Friday, August 11, 2006

New Iraq books paint dismal picture for Americans

NEW YORK (Reuters) - With titles like "Fiasco" and "The End of Iraq," the latest books on the Iraq war make depressing reading for Americans. Even an author who supports the Bush administration likens the war to "a shotgun wedding."

"Fiasco: The American Military Adventure in Iraq" by Thomas E. Ricks debuted at the top of The New York Times nonfiction bestseller list last week. It argues there was no post-invasion plan and documents serious errors in U.S. military strategy.

"It's not a book of my opinions," said Ricks, senior Pentagon correspondent for the Washington Post, noting his book is based on numerous on-the-record interviews with military officers and U.S. officials and thousands of documents.

Ricks argues that bad civil-military coordination, insufficient troops and a failure to adopt a counter-insurgency strategy immediately after the invasion caused many of the troubles in Iraq, including abuse by U.S. troops.

Bing West, an assistant secretary of defense in the Reagan administration who wrote two books on Iraq, said Ricks "does an excellent job of basically detailing the war to date."

"It obviously can't be the last word because there's more to come" in the war, West, a former Marine, told Reuters. "What I like is he names names and he names sources."

Ricks said of reactions so far, "I doubt that (Secretary of Defense Donald) Rumsfeld's office is happy but military people have been very warm."

"One battalion commander (in Iraq) wrote to me and said 'Thank you for writing what we've been saying privately."'

Equally disturbing is "The End of Iraq: How American Incompetence Created a War Without End," by Peter W. Galbraith, a former ambassador to Croatia and an adviser to Washington's Kurdish allies in Iraq. He argues the U.S. invasion destroyed hopes for a unified country of Sunnis, Shi'ites and Kurds and calls for a partitioned Iraq.

Calling America's grand ambitions for the Middle East a failure, he argues Iraq is "in a catastrophic civil war."

Another major new book on the war is by Fouad Ajami, an American professor of Middle East studies who has frequently advised Bush and his closest aides.

He said the aim of his book, "The Foreigner's Gift," was to shed light on Iraq and its people from an Arab point of view.
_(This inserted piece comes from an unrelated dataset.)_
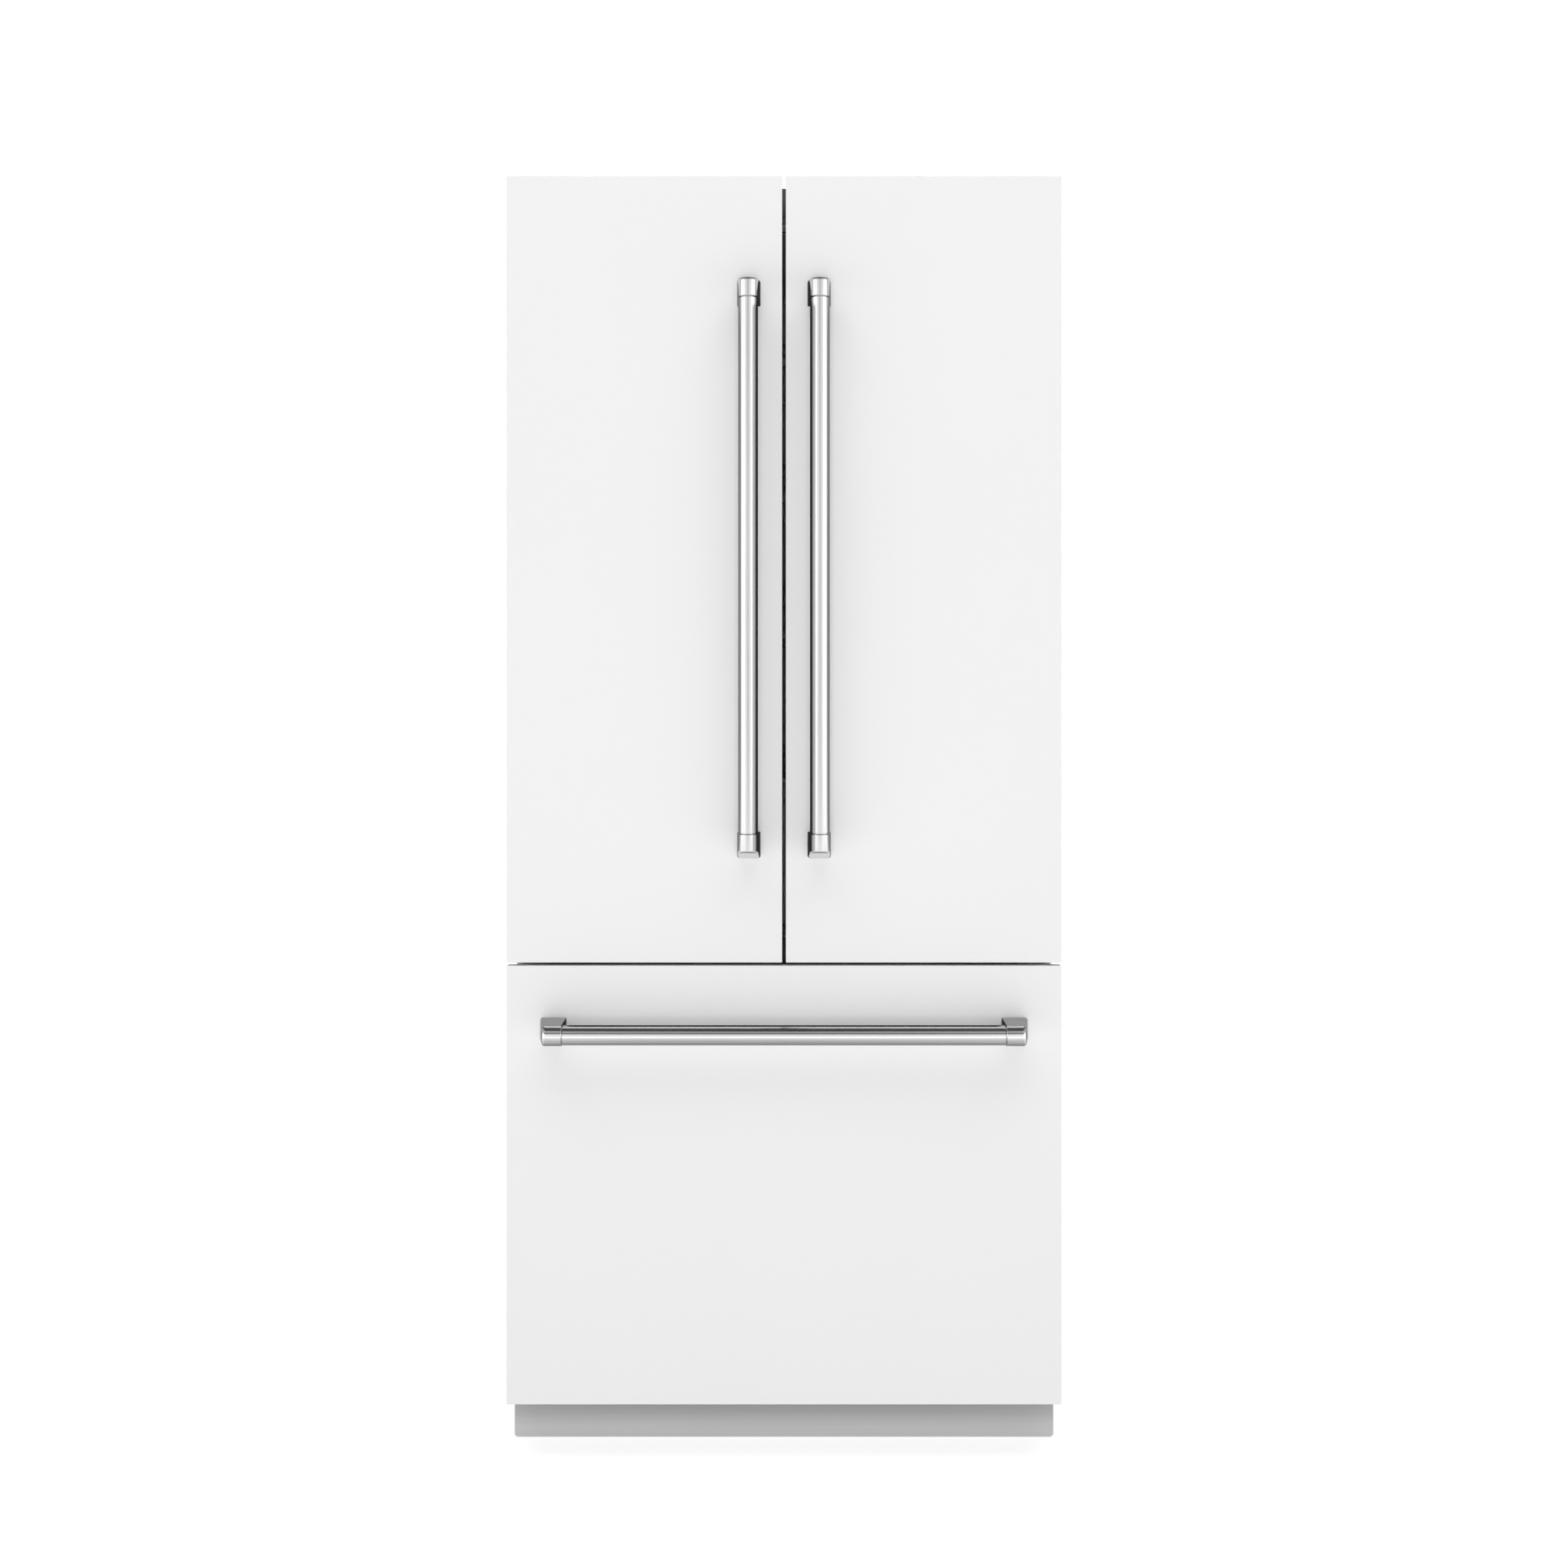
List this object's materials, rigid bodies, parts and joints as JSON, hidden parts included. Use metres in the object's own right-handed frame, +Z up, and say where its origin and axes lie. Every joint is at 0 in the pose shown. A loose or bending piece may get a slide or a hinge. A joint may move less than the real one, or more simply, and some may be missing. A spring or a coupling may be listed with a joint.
{
  "type": "french door refrigerator",
  "caption": "Built-in refrigerator with French doors over a freezer drawer, flat white panels, round brushed steel bar handles and a recessed toe kick.",
  "frame": {"origin": "on the floor, under the middle of the whole outline, handles included", "axes": "+Z up, -Y out of the doors, +X to the right as seen from the front"},
  "size_m": [0.908, 0.6772, 2.11],
  "materials": {
    "door_panel": "smooth matte white paint on a flat panel",
    "handle_steel": "brushed along the bar",
    "toe_metal": "satin silver grey",
    "wrapper_paint": "satin grey",
    "galvanised": "galvanised sheet",
    "liner": "moulded white liner over foam",
    "door_liner": "moulded white liner over foam",
    "gasket": "soft grey seal",
    "black_enamel": "black enamel",
    "zinc": "zinc plate",
    "fins": "thin fins",
    "shelf_glass": "tempered glass with a white rim",
    "clear_plastic": "clear moulded plastic",
    "basket_plastic": "translucent moulded plastic",
    "nylon": "dark nylon",
    "fan_plastic": "moulded plastic"
  },
  "bodies": {
    "cabinet": {"cabinet_wrapper": "wrapper_paint", "cabinet_back": "galvanised", "insulated_body": "liner", "front_frame": "galvanised", "base_frame": "galvanised", "toe_kick": "toe_metal", "front_foot_left": "zinc", "front_foot_right": "zinc", "compressor": "black_enamel", "condenser": "fins", "machine_cover": "galvanised", "evaporator": "fins", "evaporator_cover": "liner", "air_duct": "liner", "shelf_top": "shelf_glass", "shelf_middle": "shelf_glass", "shelf_bottom": "shelf_glass", "crisper_shelf": "shelf_glass", "ice_maker": "liner", "hinge_top_left": "zinc", "hinge_top_right": "zinc", "hinge_centre_left": "zinc", "hinge_centre_right": "zinc", "rail_outer_left": "zinc", "rail_outer_right": "zinc"},
    "left_door": {"left_door_panel": "door_panel", "left_door_body": "door_liner", "left_door_gasket": "gasket", "left_door_handle_bar": "handle_steel", "left_door_handle_post_bottom": "handle_steel", "left_door_handle_post_top": "handle_steel", "bin_left_lower": "clear_plastic", "bin_left_middle": "clear_plastic", "bin_left_upper": "clear_plastic"},
    "mullion": {"mullion": "liner"},
    "right_door": {"right_door_panel": "door_panel", "right_door_body": "door_liner", "right_door_gasket": "gasket", "right_door_handle_bar": "handle_steel", "right_door_handle_post_bottom": "handle_steel", "right_door_handle_post_top": "handle_steel", "bin_right_lower": "clear_plastic", "dairy_bin": "clear_plastic"},
    "dairy_lid": {"dairy_lid": "clear_plastic"},
    "freezer_drawer": {"freezer_panel": "door_panel", "freezer_door_body": "door_liner", "freezer_gasket": "gasket", "drawer_frame": "zinc", "freezer_basket": "basket_plastic", "freezer_handle_bar": "handle_steel", "freezer_handle_post_left": "handle_steel", "freezer_handle_post_right": "handle_steel"},
    "freezer_tray": {"freezer_tray": "basket_plastic"},
    "rail_middle_left": {"rail_middle_left": "zinc"},
    "rail_middle_right": {"rail_middle_right": "zinc"},
    "crisper_left": {"crisper_left": "clear_plastic"},
    "crisper_right": {"crisper_right": "clear_plastic"},
    "condenser_fan": {"condenser_fan": "fan_plastic"},
    "evaporator_fan": {"evaporator_fan": "fan_plastic"},
    "rear_rollers": {"rear_rollers": "nylon"}
  },
  "joints": [
    {"name": "left_door_hinge", "type": "hinge", "parent": "cabinet", "child": "left_door", "pos_m": [-0.432, -0.23135, 1.4565], "axis": [0, 0, -1], "range_deg": [0, 110]},
    {"name": "right_door_hinge", "type": "hinge", "parent": "cabinet", "child": "right_door", "pos_m": [0.432, -0.23135, 1.4565], "axis": [0, 0, 1], "range_deg": [0, 110]},
    {"name": "mullion_flip", "type": "hinge", "parent": "left_door", "child": "mullion", "pos_m": [-0.019, -0.17405, 1.4515], "axis": [0, 0, -1], "range_deg": [0, 90]},
    {"name": "dairy_lid_hinge", "type": "hinge", "parent": "right_door", "child": "dairy_lid", "pos_m": [0.2245, -0.18635, 1.8023], "axis": [1, 0, 0], "range_deg": [0, 80]},
    {"name": "freezer_drawer_slide", "type": "slide", "parent": "cabinet", "child": "freezer_drawer", "axis": [0, -1, 0], "range_m": [0, 0.43]},
    {"name": "freezer_tray_slide", "type": "slide", "parent": "freezer_drawer", "child": "freezer_tray", "axis": [0, 1, 0], "range_m": [0, 0.155]},
    {"name": "rail_middle_left_slide", "type": "slide", "parent": "cabinet", "child": "rail_middle_left", "axis": [0, -1, 0], "range_m": [0, 0.215]},
    {"name": "rail_middle_right_slide", "type": "slide", "parent": "cabinet", "child": "rail_middle_right", "axis": [0, -1, 0], "range_m": [0, 0.215]},
    {"name": "crisper_left_slide", "type": "slide", "parent": "cabinet", "child": "crisper_left", "axis": [0, -1, 0], "range_m": [0, 0.09]},
    {"name": "crisper_right_slide", "type": "slide", "parent": "cabinet", "child": "crisper_right", "axis": [0, -1, 0], "range_m": [0, 0.09]},
    {"name": "condenser_fan_spin", "type": "hinge", "parent": "cabinet", "child": "condenser_fan", "pos_m": [0.016, 0.24065, 0.14], "axis": [1, 0, 0], "continuous": true},
    {"name": "evaporator_fan_spin", "type": "hinge", "parent": "cabinet", "child": "evaporator_fan", "pos_m": [0, 0.22465, 0.68], "axis": [0, 1, 0], "continuous": true},
    {"name": "rear_roller_spin", "type": "hinge", "parent": "cabinet", "child": "rear_rollers", "pos_m": [0, 0.28815, 0.022], "axis": [1, 0, 0], "continuous": true}
  ],
  "couplings": [
    {"joint": "rail_middle_left_slide", "follows": "freezer_drawer_slide", "ratio": 0.5},
    {"joint": "rail_middle_right_slide", "follows": "freezer_drawer_slide", "ratio": 0.5}
  ]
}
Ajami, who maintains the Iraq war was legitimate, writes about meeting leading Iraqi figures such as Grand Ayatollah Ali al-Sistani, a reclusive cleric who wields huge influence among Iraq's majority Shi'ites. Ajami argues that Iraq's present woes stem from Sunni Arabs' refusal to yield power to Shi'ites.

An academic who worked for Rumsfeld's former deputy Paul Wolfowitz at Johns Hopkins University and a Shi'ite born in Lebanon, Ajami says he is "one of the very few people who's friendly" to the Bush Administration in academia.

Yet he too paints a bleak picture of Iraq and the war.

"It was a shotgun wedding. We went into a country we did not know, in a region that we really didn't fully understand," Ajami told Reuters. "One of the questions that haunts this war is if they knew then what they know now... If they'd known what the casualties would be in blood and treasure, would they have pulled the trigger? I don't know the answer."

Wade Zirkle, a former marine who founded a group called Vets for Freedom "to give a pro-mission veterans' perspective," said it was discouraging to see a book titled "Fiasco."

"I feel like people are already penning the obituary on this war," he said. "It's still winnable in my opinion."

Ricks agreed there was still some hope: "I still think there's a chance to turn things around in Iraq, a small chance. That's one reason I gave the book a provocative title."